Michael Harding: I finally made it inside the big house
I began to feel not so much like a lord of the manor as a monkey in heaven
Farnham Estate in Cavan
I stayed at Farnham Estate Resort recently because I grew up not far away, on the edge of Cavan town. I spent hours of my boyhood on the shoreline of lakes near the big house dreaming of what it might be like inside.
In those days the lord and lady were often in residence. I knew this for certain because there was a cabin at the gate where a garda drank tea from his flask in the long winter nights during the Troubles, keeping watch for intruders. I would see the lamp in his cabin as I drove home from dances, and I would slow down to make sure I didn’t appear drunk while in charge of my beautiful Austin A40.
The estate and the big house were always a kind of heaven that someone like me didn’t get into. Although having some kind of heaven made me happy. The fact that there was a palace behind the rhododendrons where exotic beings paced the floors of glittering rooms decked with sofas, card tables and whatnots was strangely comforting. And the little light in the security cabin at the gate was reassuring.
So it was a thrill to finally see what I had once imagined, and to sit on those same sofas, and lie down in a four-poster bed in the Deerpark Suite of the hotel, and walk barefoot across the enormous bathroom to scrub myself in a big, white bathtub the size of a small boat.
Although, as I gazed out on the magnificent lawns, I felt not so much like a lord of the manor but more like a monkey in heaven.

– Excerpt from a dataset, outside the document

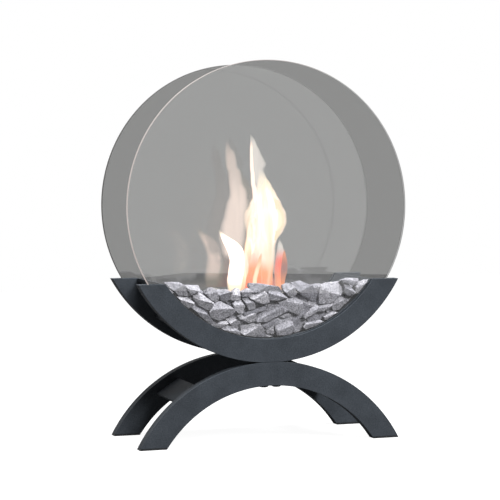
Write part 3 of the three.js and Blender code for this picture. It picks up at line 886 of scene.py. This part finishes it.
def chip_hull(points):
    """The hull of a chip's corners, its edges chipped and its faces cut into small triangles."""
    bm = bmesh.new()
    for point in points:
        bm.verts.new(point * MM)
    bmesh.ops.remove_doubles(bm, verts=bm.verts, dist=CORNER_WELD * MM)
    hull = bmesh.ops.convex_hull(bm, input=bm.verts)
    spare = [g for g in hull["geom_interior"] + hull["geom_unused"] if isinstance(g, bmesh.types.BMVert)]
    bmesh.ops.delete(bm, geom=list(set(spare)), context="VERTS")
    bmesh.ops.dissolve_limit(bm, angle_limit=FLAT_ANGLE, verts=bm.verts, edges=bm.edges)
    bmesh.ops.bevel(
        bm, geom=list(bm.edges), offset=CHIPPED_EDGE * MM, segments=1, affect="EDGES",
        clamp_overlap=True, profile=0.6,
    )
    bmesh.ops.triangulate(bm, faces=bm.faces)
    for _ in range(3):
        long_edges = [e for e in bm.edges if e.calc_length() > LONGEST_EDGE * MM]
        if not long_edges:
            break
        bmesh.ops.subdivide_edges(bm, edges=long_edges, cuts=1)
        bmesh.ops.triangulate(bm, faces=bm.faces)
    bmesh.ops.recalc_face_normals(bm, faces=bm.faces)
    bm.normal_update()
    return bm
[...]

I went down to the bar and started acting the monkey with a woman who was enjoying an enormous burger at the counter while other guests settled themselves down with pints to watch a football match.
The woman with the burger had a book, Reveries of the Solitary Walker, by Rousseau, on the counter beside her plate.
“Is it good?” I wondered.
“Best burger in Cavan,” she said. And she looked like the kind of person who ate burgers instead of black puddings for breakfast.
“And Rousseau?” I wondered. “Is he good?
“Like all men, he has his moments,” she replied.
I flicked through the pages. “Ah,” I declared, “this is French?”
“Un classique,” she said pronouncing classique as boutique, in a mock French accent, and eyeballing me over the rim of her wine glass.
The football didn’t impress her. In order to distance myself from the brutish masculinity of the collective, I decided to talk about my cat.
“My cat swallowed a chicken bone,” I declared. “He chewed all the meat off a drumstick, gnawed bits of gristle from the joint, and then sucked the bare bone like it was – how shall I say – like a train entering a tunnel.”
I was doing well, also in a mock French accent, until I got carried away and offered her a little too much information.
“The vet had to give the cat an enema,” I continued. “He said that the bone would eventually turn to mush inside.”
The lady gripped her Rousseau, but I persisted.
“In fact,” I continued, “the enema got only half of it out. The rest would come later, the vet assured me. Otherwise I was to bring the cat back, the vet said, for more intensive irrigation.”
Such was the woman’s fascination with my story that her face had taken on the astonished aspect of a visionary staring at an apparition.
“Eventually, of course, the bowel opened,” I concluded, “though what emerged was far from mush; it was more like wet cement. And the smell was nasty.”
Why this information had such a troubling effect on the woman with the book by Rousseau I’ll never know, because she simply upped suddenly and fled from the bar, muttering something about the volume on the television not being loud enough.
Later I went to my room alone, which was not disappointing because the room was elegant and the fresh sheets on the four-poster bed were soothing, and I longed to fall instantly asleep.
But I’m always amazed in hindsight at how deluded my perceptions can be. For example, it finally dawned on me that the garda in his cabin long ago might not have been guarding the estate when the lord and lady were in situ. Rather he might have been minding the gaff on those occasions when they were absent.
All the time, heaven might have been empty when I had thought it was occupied.